Recorded data:
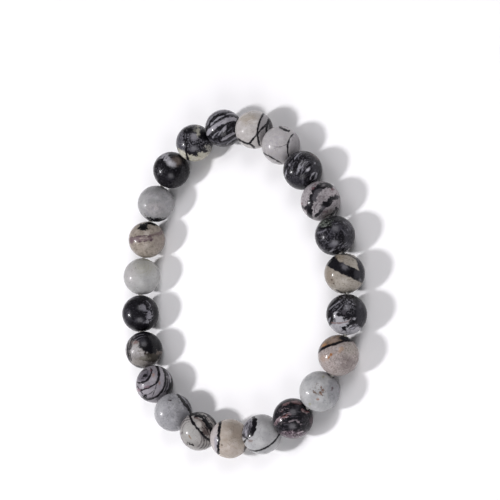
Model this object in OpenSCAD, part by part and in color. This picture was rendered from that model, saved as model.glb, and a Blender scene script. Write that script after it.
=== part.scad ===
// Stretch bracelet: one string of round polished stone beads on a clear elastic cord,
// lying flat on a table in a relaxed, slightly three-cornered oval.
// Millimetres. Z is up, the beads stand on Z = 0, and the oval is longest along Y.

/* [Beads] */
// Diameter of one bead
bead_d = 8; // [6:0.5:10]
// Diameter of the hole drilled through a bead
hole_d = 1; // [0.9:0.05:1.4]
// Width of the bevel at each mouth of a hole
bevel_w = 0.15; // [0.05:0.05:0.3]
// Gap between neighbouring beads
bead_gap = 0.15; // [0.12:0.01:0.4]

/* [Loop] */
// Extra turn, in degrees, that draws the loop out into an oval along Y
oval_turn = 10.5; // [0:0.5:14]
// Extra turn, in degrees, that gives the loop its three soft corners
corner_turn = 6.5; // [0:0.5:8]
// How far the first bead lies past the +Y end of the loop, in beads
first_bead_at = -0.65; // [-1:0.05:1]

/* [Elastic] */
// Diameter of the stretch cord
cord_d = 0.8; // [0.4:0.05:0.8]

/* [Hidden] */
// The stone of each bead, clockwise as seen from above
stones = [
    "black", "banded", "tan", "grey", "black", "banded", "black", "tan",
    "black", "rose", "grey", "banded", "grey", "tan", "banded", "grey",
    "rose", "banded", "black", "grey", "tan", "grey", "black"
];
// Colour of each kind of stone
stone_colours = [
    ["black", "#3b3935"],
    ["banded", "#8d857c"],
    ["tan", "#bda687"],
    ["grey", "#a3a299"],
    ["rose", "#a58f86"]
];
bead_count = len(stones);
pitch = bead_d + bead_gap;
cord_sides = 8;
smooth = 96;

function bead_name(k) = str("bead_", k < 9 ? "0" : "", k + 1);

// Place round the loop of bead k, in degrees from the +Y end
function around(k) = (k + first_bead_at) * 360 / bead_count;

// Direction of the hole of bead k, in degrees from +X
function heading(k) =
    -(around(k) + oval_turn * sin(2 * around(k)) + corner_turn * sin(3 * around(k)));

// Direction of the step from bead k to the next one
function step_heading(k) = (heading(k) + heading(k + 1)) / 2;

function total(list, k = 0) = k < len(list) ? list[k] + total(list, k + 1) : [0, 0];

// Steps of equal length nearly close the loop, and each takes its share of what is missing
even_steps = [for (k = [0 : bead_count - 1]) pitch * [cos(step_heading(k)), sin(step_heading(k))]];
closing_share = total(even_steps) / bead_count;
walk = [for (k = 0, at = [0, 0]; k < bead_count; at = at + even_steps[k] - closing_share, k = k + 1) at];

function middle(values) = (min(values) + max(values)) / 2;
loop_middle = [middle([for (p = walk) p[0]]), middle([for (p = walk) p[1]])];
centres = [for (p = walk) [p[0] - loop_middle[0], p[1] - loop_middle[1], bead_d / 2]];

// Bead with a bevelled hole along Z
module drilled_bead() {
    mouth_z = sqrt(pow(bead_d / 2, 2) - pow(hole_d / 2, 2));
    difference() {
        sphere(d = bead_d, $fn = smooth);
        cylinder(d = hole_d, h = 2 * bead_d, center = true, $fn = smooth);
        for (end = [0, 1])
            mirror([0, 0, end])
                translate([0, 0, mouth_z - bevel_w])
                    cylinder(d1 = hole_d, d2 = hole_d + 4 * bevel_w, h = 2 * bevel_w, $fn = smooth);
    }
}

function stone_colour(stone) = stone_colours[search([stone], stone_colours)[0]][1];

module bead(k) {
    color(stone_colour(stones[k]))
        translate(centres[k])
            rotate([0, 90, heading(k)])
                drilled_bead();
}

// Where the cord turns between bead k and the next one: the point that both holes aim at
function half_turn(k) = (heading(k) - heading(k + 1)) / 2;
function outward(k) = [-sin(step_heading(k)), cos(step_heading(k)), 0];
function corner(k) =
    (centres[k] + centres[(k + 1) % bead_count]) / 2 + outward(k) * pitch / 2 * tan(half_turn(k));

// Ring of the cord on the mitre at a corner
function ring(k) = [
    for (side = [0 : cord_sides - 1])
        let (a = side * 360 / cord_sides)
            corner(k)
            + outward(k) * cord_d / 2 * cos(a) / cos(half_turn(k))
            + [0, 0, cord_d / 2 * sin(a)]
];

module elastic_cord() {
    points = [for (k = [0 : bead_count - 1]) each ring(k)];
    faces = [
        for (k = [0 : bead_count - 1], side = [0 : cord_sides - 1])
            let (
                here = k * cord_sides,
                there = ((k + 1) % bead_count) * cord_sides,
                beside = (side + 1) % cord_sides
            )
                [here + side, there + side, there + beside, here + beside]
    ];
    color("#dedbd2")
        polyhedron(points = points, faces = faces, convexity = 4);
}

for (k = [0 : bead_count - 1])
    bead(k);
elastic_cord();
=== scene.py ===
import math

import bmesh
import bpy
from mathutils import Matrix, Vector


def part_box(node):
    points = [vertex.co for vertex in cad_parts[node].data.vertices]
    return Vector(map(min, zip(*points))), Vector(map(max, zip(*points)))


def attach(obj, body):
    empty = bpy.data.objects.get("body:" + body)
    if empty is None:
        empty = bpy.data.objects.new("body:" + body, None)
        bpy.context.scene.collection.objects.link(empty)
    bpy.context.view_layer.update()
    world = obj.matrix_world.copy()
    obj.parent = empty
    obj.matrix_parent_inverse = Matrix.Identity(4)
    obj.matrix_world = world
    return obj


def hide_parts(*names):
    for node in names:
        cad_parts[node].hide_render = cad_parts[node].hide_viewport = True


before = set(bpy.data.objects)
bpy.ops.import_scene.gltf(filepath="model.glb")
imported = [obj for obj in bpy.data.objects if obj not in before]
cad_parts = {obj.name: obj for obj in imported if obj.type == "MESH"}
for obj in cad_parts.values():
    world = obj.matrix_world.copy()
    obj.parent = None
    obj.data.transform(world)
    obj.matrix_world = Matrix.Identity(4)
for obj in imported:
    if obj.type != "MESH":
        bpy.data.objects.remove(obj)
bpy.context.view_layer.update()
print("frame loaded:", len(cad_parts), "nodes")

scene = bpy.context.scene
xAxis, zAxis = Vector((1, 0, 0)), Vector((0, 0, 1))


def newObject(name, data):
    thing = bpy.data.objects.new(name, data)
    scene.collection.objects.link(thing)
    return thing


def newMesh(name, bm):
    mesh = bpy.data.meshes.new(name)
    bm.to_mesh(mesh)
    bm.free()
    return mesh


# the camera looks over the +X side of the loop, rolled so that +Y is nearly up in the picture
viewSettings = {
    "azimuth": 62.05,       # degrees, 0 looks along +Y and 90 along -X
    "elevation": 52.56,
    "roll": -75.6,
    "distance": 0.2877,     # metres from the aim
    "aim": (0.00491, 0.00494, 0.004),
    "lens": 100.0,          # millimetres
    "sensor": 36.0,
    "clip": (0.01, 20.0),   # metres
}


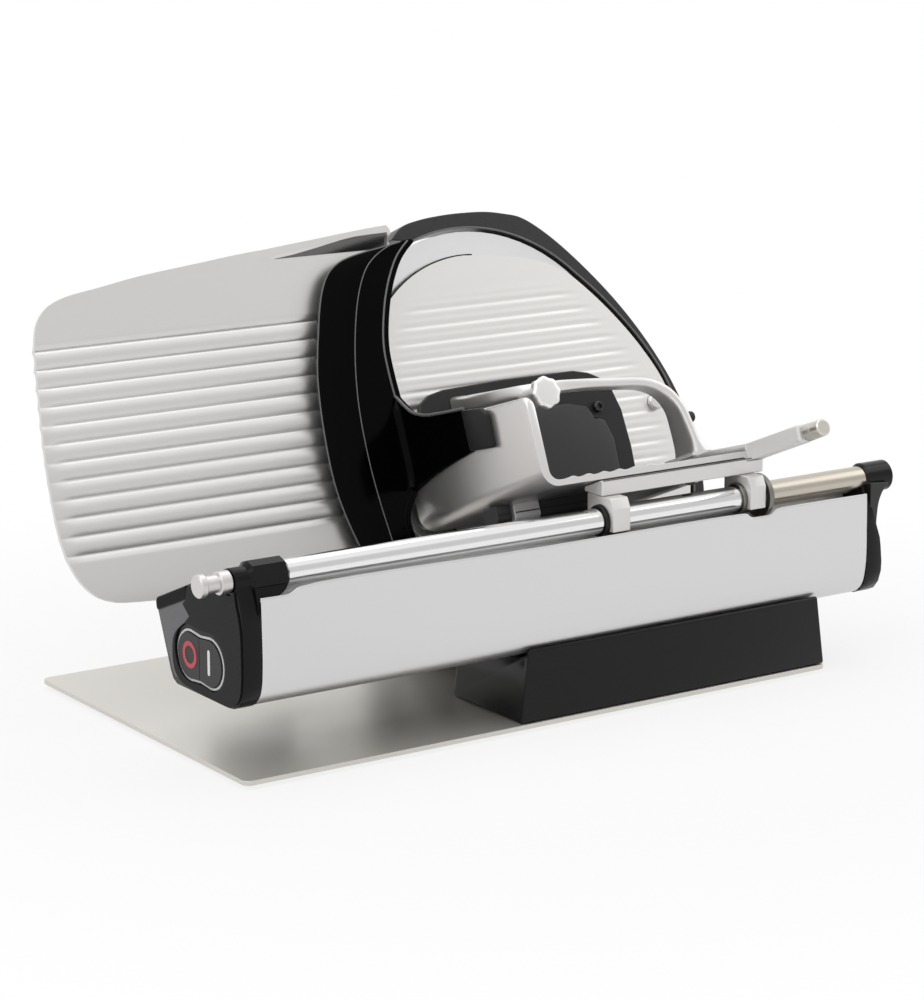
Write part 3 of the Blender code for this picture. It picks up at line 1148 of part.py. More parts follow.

Work to do:
Take the lines above from the first through the one containing "longest along Y." and reproduce them exactly; include nothing else.

Full output:
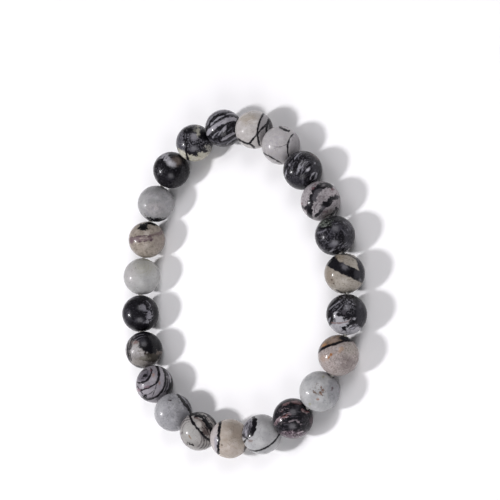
Model this object in OpenSCAD, part by part and in color. This picture was rendered from that model, saved as model.glb, and a Blender scene script. Write that script after it.
=== part.scad ===
// Stretch bracelet: one string of round polished stone beads on a clear elastic cord,
// lying flat on a table in a relaxed, slightly three-cornered oval.
// Millimetres. Z is up, the beads stand on Z = 0, and the oval is longest along Y.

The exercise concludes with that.